Book you've bought for the cover:

poems the size of photographs by Les Murray. The book itself is small, almost a square, the title printed in lowercase, with a dark brown cover that after a moment you realize is a brown and white photo of two men who look so similar they must be father and son. They are grinning goofily while holding these huge axes, so that you almost don't notice what they're holding. I didn't know anything about the poet, but I remember I opened the book and it was dedicated To the glory of God and I thought, this is a man of conviction, and scanned a poem or two, and next thing I knew I'd bought the book. I've treasured it for years. Each poem fits on a page or two, and of course Les Murray is an amazing poet. He died just this spring.

Book you hid from your parents:

I truly can't think of any.

Book that changed your mind:

Martyr's Day by Michael Kelly, the war correspondent who died in Iraq in 2003. I remember when he died, in the first days of the Iraq war, I was feeling very piqued at all the correspondents so keen on being "embedded" with the troops; to me, their eagerness felt like approval of that war, of which I did not approve. Then, years later, doing research for the early 1990s section of Blue Hours, I read Martyr's Day, Kelly's chronicle of the first Gulf War and the people he met during his year in the Persian Gulf. It is an incredibly humane, clear-sighted book, and through it I was able to truly understand that a journalist's urge to follow a war doesn't necessarily signal tacit approval of that war, and that this man risked--and ultimately gave--his life to find out the truth on the ground.

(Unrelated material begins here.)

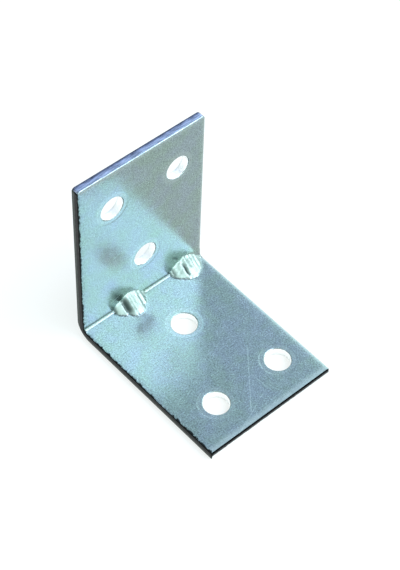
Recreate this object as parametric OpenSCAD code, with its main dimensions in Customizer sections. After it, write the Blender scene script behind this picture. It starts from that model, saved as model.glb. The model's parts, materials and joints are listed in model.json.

Favorite line from a book:

"It's a sad day when you find out that it's not accident or time or fortune but just yourself that kept things from you." --Lillian Hellman, Pentimento

Hellman is a great one for insightful quips, and the tone of this one sums up what I love about the autobiographical pieces that make up Pentimento, each one rich with her straightforward wisdom, humor and insight.

Five books you'll never part with:

Austerlitz by W.G. Sebald, for the growing power of that classic Sebald narrative voice, and for the way he tells a story of memory, loss and the Holocaust through a meditation on buildings and architecture.

The Inheritance of Loss by Kiran Desai, for her ability to tell an ultimately tragic story while staying true to the small daily moments of comic absurdity that are inseparable from our humanity.

The Transit of Venus by Shirley Hazzard, for the sweeping beauty of the saga she created and the carefully placed plot twists that leave you spinning in the last pages.

The Known World by Edward P. Jones, for the sheer completeness of the world he has created, telling a complex and painful story from multiple angles in a way that feels utterly real and, to me, unforgettable.

The Door by Magda Szabo, for the way she creates a page-turner out of a woman's relationship with her cleaning lady and her neighbors.

Book you most want to read again for the first time:

Station Eleven by Emily St. John Mandel. I have read it multiple times, captivated by the way she creates suspense around an apocalyptic event while retaining the basic tension of human relationships: love (between siblings, spouses, parents and children), secrets and power struggles. The world she creates is at once strange and familiar, and I remember the feeling of reading those opening pages for the first time, absolutely captivated, not knowing what was going to happen.